What has the Ohio Supreme Court said? In 2000, the Ohio Supreme Court held that, for the results of field sobriety tests to serve as probable cause to justify an arrest, the tests must be administered in strict compliance with standardized testing procedures. State v. Homan. The Court stated, "When field sobriety testing is conducted in a manner that departs from established methods and procedures, the results are inherently unreliable." In 2004, the Ohio Supreme Court held that, for the results of field sobriety tests to be admissible at trial, the tests must be administered in compliance with standardized testing procedures. State v. Schmitt.

What has the Ohio legislature said? The legislature apparently did not approve of the result in Homan. In 2002, the Ohio General Assembly amended Ohio Revised Code section 4511.19(D). The amended statute provides that, if the prosecution demonstrates by clear and convincing evidence that the tests were administered in substantial compliance with testing standards, then: (1) the officer may testify concerning the results of the tests; (2) the prosecution may introduce the results of the tests; and (3) the Court shall admit such evidence if it is admissible under the Rules of Evidence. R.C. 4511.19(D)(4)(b).

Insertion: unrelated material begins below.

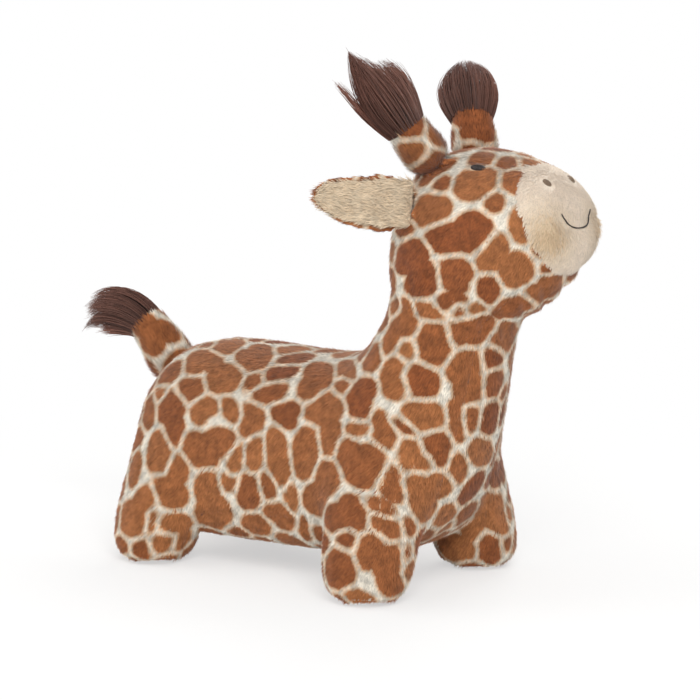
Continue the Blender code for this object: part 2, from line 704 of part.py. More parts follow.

So what is substantial compliance? In 2007, the Ohio Supreme Court held that the substantial compliance standard of R.C. 4511.19(D) does not violate the Ohio Constitution. State v. Boczar. Although the Ohio Supreme Court has not defined substantial compliance in the context of field sobriety tests, that Court did stated that substantial compliance means complying with procedures to the extent that the only errors are de minimus. State v. Burnside (2003), 100 Ohio St.3d 152.

What does the manual say? The manual that contains the standards for administering the tests is "DWI Detection and Standardized Field Sobriety Testing", published by the National Highway Traffic and Safety Administration (NHTSA). On page VIII-19, the manual states: "It is necessary to emphasize this validation (of the tests) applies only when: *The tests are administered in the prescribed standardized manner *The standardized clues are used to assess the suspect's performance *The standardized criteria are employed to interpret that performance. If any one of the standardized field sobriety test elements is changed, the validity is compromised."

How do we synthesize the manual, the legislation, and the decisions? We can determine if the officer substantially complied with testing standards by looking at the language of the NHTSA manual and the language of Burnside. If the officer changes any one element of the field sobriety tests (how the test is administered and how the suspect's performance is interpreted), the validity of the test is compromised. Any error that compromises the validity of the test certainly is no "de minimus".

Why does this matter? If officers do not substantially comply with the standards of the NHTSA manual, the results of the field sobriety tests may not be used for determining probable cause, and the results of the tests may not be admissible in trial. Given that nearly every OVI (DUI) case involves field sobriety tests, the standard of admissibility for standardized tests is very important.